### DATA EXCERPT
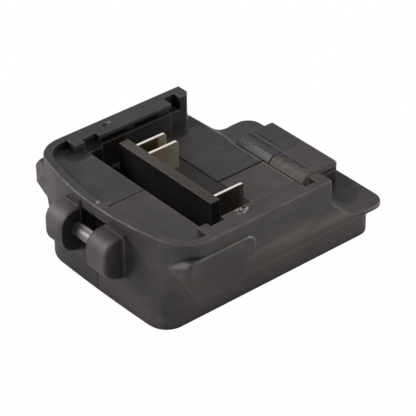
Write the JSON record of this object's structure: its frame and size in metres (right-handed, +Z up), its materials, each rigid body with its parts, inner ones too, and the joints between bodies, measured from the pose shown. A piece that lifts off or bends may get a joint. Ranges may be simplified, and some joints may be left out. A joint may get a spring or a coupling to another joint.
{
  "type": "battery adapter",
  "caption": "Low charcoal adapter body with slide rails and flat contacts on top for a battery pack, a strap pin in front and output sockets at the rear",
  "frame": {"origin": "centre of the whole length and width, on the flat bottom", "axes": "+X along the rails towards the open end where the pack slides in, +Z up out of the battery bay"},
  "size_m": [0.1006, 0.0766, 0.0327],
  "materials": {
    "shell": "fine moulded grain",
    "block": "smooth moulded",
    "contact": "nickel plated, bright cut edges",
    "steel": "satin",
    "board": "solder mask",
    "ferrite": "matte",
    "can": "satin",
    "chip": "matte",
    "fuse": "gloss",
    "tongue": "matte",
    "button": "smooth matte",
    "light": "clear"
  },
  "bodies": {
    "housing": {"housing_near": "shell", "housing_far": "shell", "terminal_block": "block", "blade_plus": "contact", "blade_sense": "contact", "blade_minus": "contact", "circuit_board": "board", "board_screws": "steel", "housing_screws": "steel", "power_inductor": "ferrite", "capacitors": "can", "power_transistors": "chip", "heat_sink": "can", "controller_chip": "chip", "fuse": "fuse", "socket_shell_near": "steel", "socket_shell_far": "steel", "socket_tongues": "tongue", "switch_body": "chip", "status_light": "light"},
    "pin": {"strap_pin": "steel"},
    "button": {"power_button": "button", "switch_plunger": "tongue"}
  },
  "joints": [
    {"name": "strap_pin_turn", "type": "hinge", "parent": "housing", "child": "pin", "pos_m": [-0.04425, 0, 0.02175], "axis": [0, 1, 0], "continuous": true},
    {"name": "power_button_press", "type": "slide", "parent": "housing", "child": "button", "axis": [-1, 0, 0], "range_m": [0, 0.0005], "stiffness_N_per_m": 2500, "springref_m": -0.0004}
  ]
}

### YOUR TASK
Recopy all the lines exactly as they appear.

### RESULT FOR THIS TASK
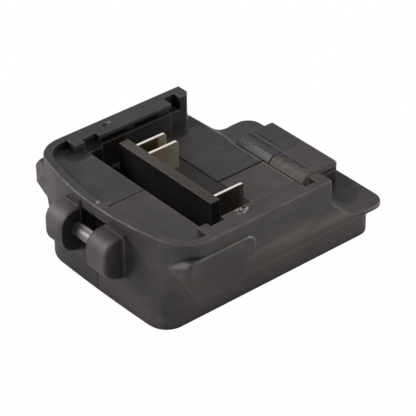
Write the JSON record of this object's structure: its frame and size in metres (right-handed, +Z up), its materials, each rigid body with its parts, inner ones too, and the joints between bodies, measured from the pose shown. A piece that lifts off or bends may get a joint. Ranges may be simplified, and some joints may be left out. A joint may get a spring or a coupling to another joint.
{
  "type": "battery adapter",
  "caption": "Low charcoal adapter body with slide rails and flat contacts on top for a battery pack, a strap pin in front and output sockets at the rear",
  "frame": {"origin": "centre of the whole length and width, on the flat bottom", "axes": "+X along the rails towards the open end where the pack slides in, +Z up out of the battery bay"},
  "size_m": [0.1006, 0.0766, 0.0327],
  "materials": {
    "shell": "fine moulded grain",
    "block": "smooth moulded",
    "contact": "nickel plated, bright cut edges",
    "steel": "satin",
    "board": "solder mask",
    "ferrite": "matte",
    "can": "satin",
    "chip": "matte",
    "fuse": "gloss",
    "tongue": "matte",
    "button": "smooth matte",
    "light": "clear"
  },
  "bodies": {
    "housing": {"housing_near": "shell", "housing_far": "shell", "terminal_block": "block", "blade_plus": "contact", "blade_sense": "contact", "blade_minus": "contact", "circuit_board": "board", "board_screws": "steel", "housing_screws": "steel", "power_inductor": "ferrite", "capacitors": "can", "power_transistors": "chip", "heat_sink": "can", "controller_chip": "chip", "fuse": "fuse", "socket_shell_near": "steel", "socket_shell_far": "steel", "socket_tongues": "tongue", "switch_body": "chip", "status_light": "light"},
    "pin": {"strap_pin": "steel"},
    "button": {"power_button": "button", "switch_plunger": "tongue"}
  },
  "joints": [
    {"name": "strap_pin_turn", "type": "hinge", "parent": "housing", "child": "pin", "pos_m": [-0.04425, 0, 0.02175], "axis": [0, 1, 0], "continuous": true},
    {"name": "power_button_press", "type": "slide", "parent": "housing", "child": "button", "axis": [-1, 0, 0], "range_m": [0, 0.0005], "stiffness_N_per_m": 2500, "springref_m": -0.0004}
  ]
}